I expect that by this time next month there should be a few dozen Ranger IIs in the field and I expect that most who have one will share their impressions and experiences in short order.  My fingers are crossed.  Hope you like it; let us know. – Sandy


  1. Glad to hear the great news. I believe you have a winner here, so no need to cross your fingers. If the quality of the Ranger II is that of the quality of the several other NAA guns that I own, you’ll pass with flying colors. Good luck with the endeavor. Looking forward to handling my Ranger II.

  2. Sandy,

    I am ecstatic about the long awaited Ranger II is a realization.
    I hope that I’d be one of the lucky one to get the Ranger II via early bird program.
    Thank you for you and your diligent employees for the pursuing the Ranger II.
    I truly looking forward to getting mine.


  3. You better make this product a permanent member of your products. I had terrible luck getting one of your sidewinders. It took me two years to find one. And since these rangers are just as sought after perhaps even more its gonna take forever to get one.

  4. Thank you for making it a reality. Even if I’m not one of the lucky chosen ones I’ll order regular production when it’s available. Just let us know.

  5. If we are not picked as one of the lucky few to get one, can we not remain on a future list to receive Ranger ll before they would be shipped for sale thru distributors???

  6. I hope I still have a chance at an EB. I see someone that has been registered on the forum less time than I But has more posts than I is receiving two. If you’re oversold maybe limit to one instead of two so that more people can get one? Number of posts regardless of content maybe should not be the only nor main determining factor? Maybe also look to see if people have actually purchased from NAA not just chatted on the forum? Maybe go in chronological order of orders placed? Please email us when we can start having our local FFLs start trying too get regular production units ordered. Thanks to listing to my soapbox.

  7. When do you expect to offer the Ranger II to the general public ? I am not a message board participant but look forward to placing my order when available.

  8. I may receive some criticism here, but I see a lot of potential with this gun in its future iterations.
    What I love about the Ruger Bearcat is that it breaks the Colt SAA mold, and makes something much lighter and more compact than my Single Six’s.

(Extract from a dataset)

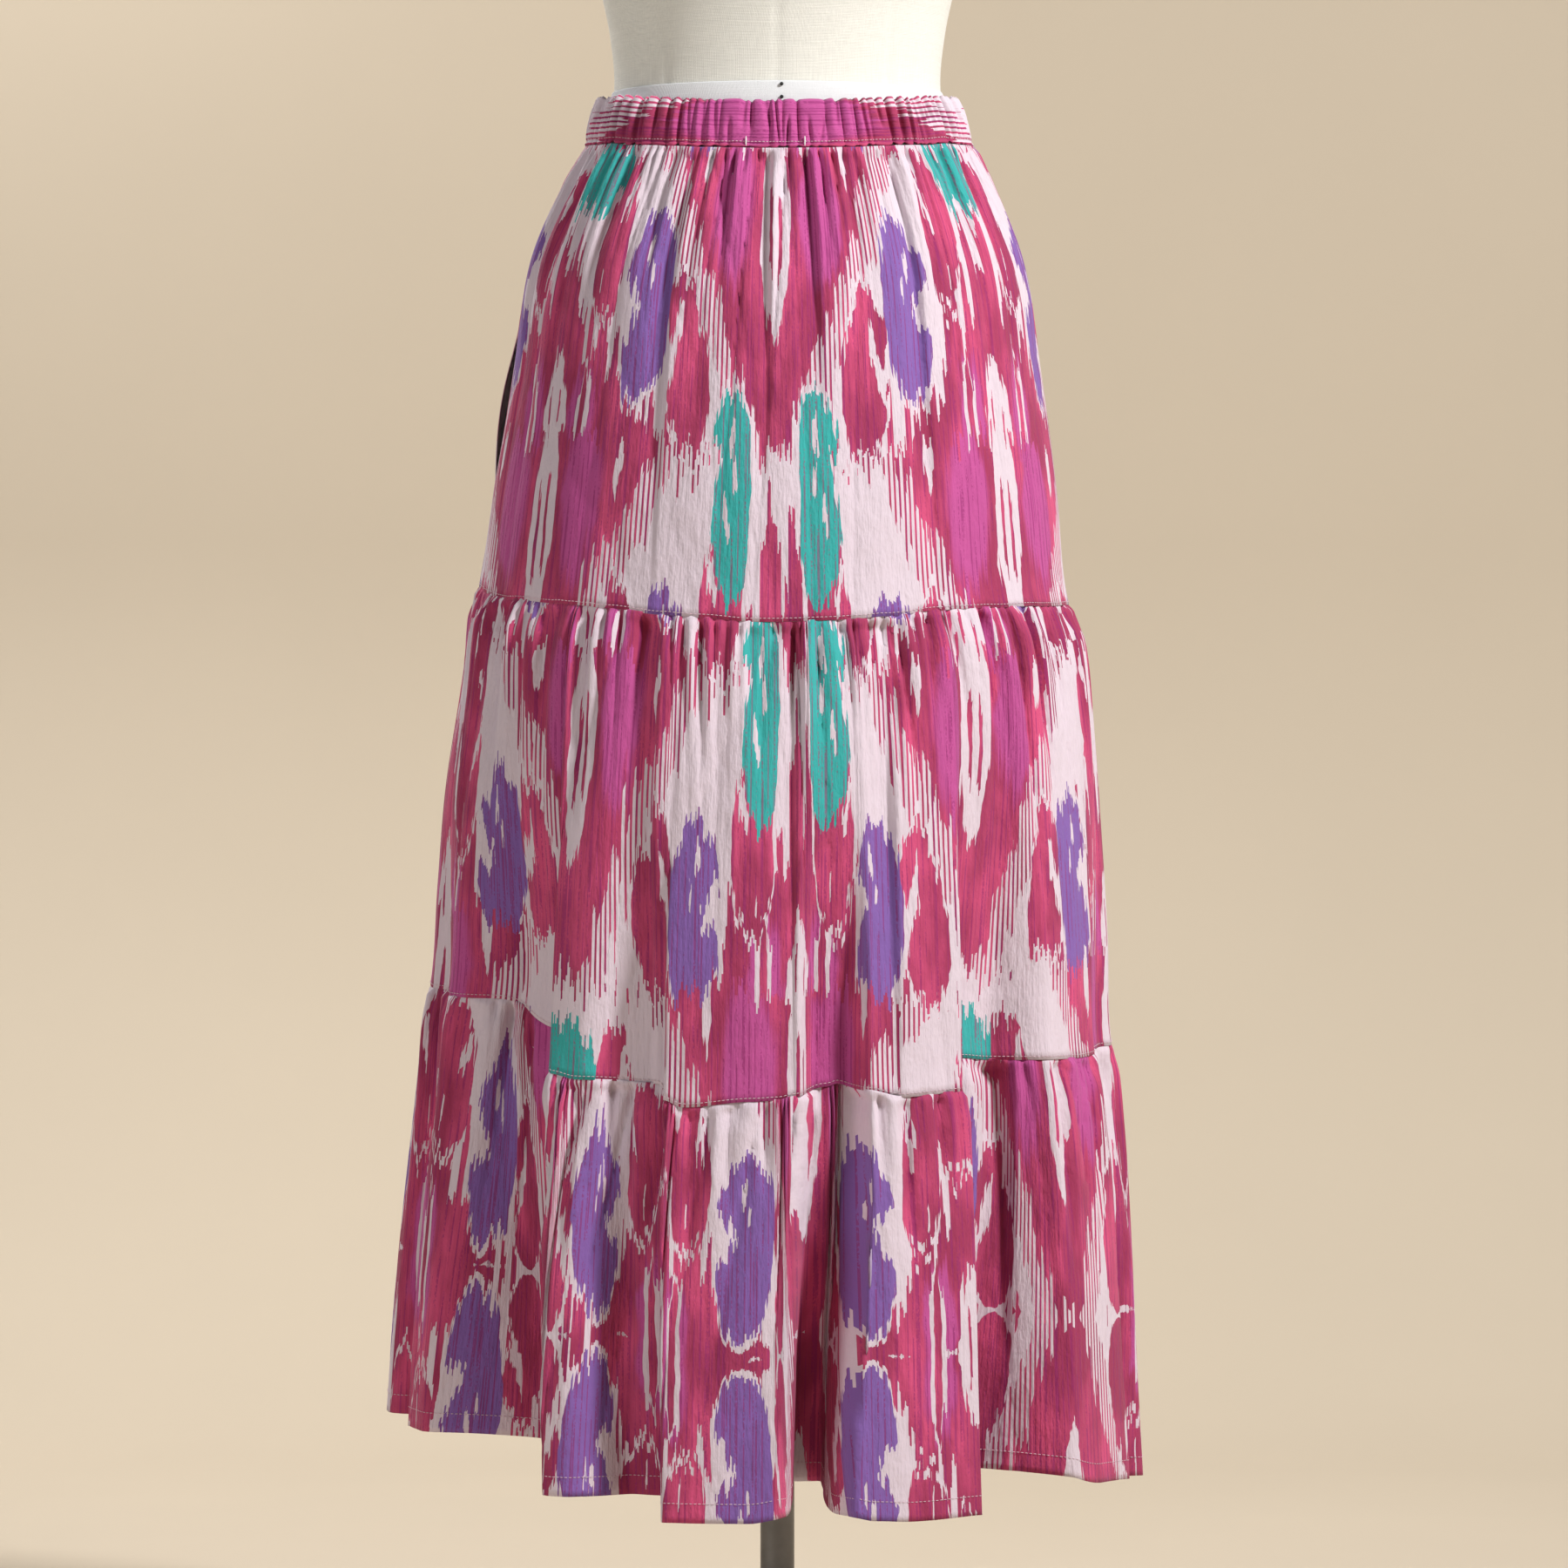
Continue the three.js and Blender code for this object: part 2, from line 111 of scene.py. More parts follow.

With the weight and relative shootability of my bearcat (small hands included), I love the utility that the gun offers.

    Yet, it looks like the mechanics of the Ranger design could really lend itself as well as a utility gun if the sights were improved, the handle was made just enough for three fingers (something like the sp101?, LCR), the capacity was increased to 6, 7, 8, (10?) and then add a much longer barrel length. If trying to commit to those fewer frame sizes, I can still see the 5 shots staying the same with the same overall grips. In such a case, I suppose the Hogue boot grip used on the PUG could remain with its two finger size, and then using a black widow as a bigger grip so while the length is increased, and width, the height is not. In such a case, those Hogue grips could even act like the LCR grips in making 3 finger as well as the two finger already there.
    Especially in a design like this, I think height and weight tend to be the biggest thing to holdback a pistol/revolver like this. Albeit, the Colt SAA is able to make a long gun without being a tall gun, and it is a natural pointing firearm. So while the weight will stay low with this top-break frame size (ie: The Ruger Bearcat weighs in at 22-24 oz, and this could easily beat that.), for the best shooting pistol, it is worth considering whether the bore is still too low when held. An increase to capacity in a new frame size to 6-10 shot would give it that slight bit of extra height (and possibly add room later for a 5/6 shot frame for another caliber, like 38/357), while also adding that titch of extra shoot-ability. And with a grip size increase, it could certainly become too much. The ranger already adds a bit of extra height, and this I do like and think it will make the gun more shoot-able. Perhaps only a frame size increase needs to happen in the design though, at a later point to keep your designs under a similar construct, if an 8/10 shot 22 and/or a 5/6 shot .38/.357/9mm is added at a later point.

    It certainly would no longer be in the category of pocket pistol, as the mindset would change from the most carry-able through size and weight to the best shooting with the intention of size. Certainly, as a pack gun, something like this could be stowed in a go bag, fanny pack, cargo pocket, open carry holster, calf holster, car, backpack, etc. Since the weight will already be low with the relative frame size, and size is forsaken (at least in length, and possibly width, considering capacity) for shoot-ability, you have this opportunity to create a still tiny gun by some dimensions that has the magic ability to shoot outside of its class.
    Lets face it too, most of your single actions are difficult to shoot, and certainly, not close enough for a kit gun which needs that extra bit of accuracy in the great outdoors. Something like the Hog Leg still needs sight adjustment, and the most shoot-able Pug, Black Widow, and Mini-Master still use the field strip reload despite getting much closer to a shooting gun than just a pocket firearm.
    Sometimes you have to break the mold in the mindset of size and weight constraints to remake it. What I like about single actions too is that the intention behind them was not for pocket carry, but by other external means that would fit well with the pack holster idea. As a result, the guns could be made to be as shoot-able as possible.

    Overall, I think with that relative frame size, you can make a gun that shoots out of its class with that mindset of shootability instead of pocket-ability. It would be the rimfire Bearcat companion of a utility gun, continuing the rivalry of the Colt SAA versus the Schofield design.

    And suffice, I love your designs regardless in this age of using plastics, aluminiums, and other wunder materials. I love the prospects, since, perhaps we can still create stainless steel frames that are still very competitive weight wise.
    Thanks for letting my theorize here, and look forward to the future designs.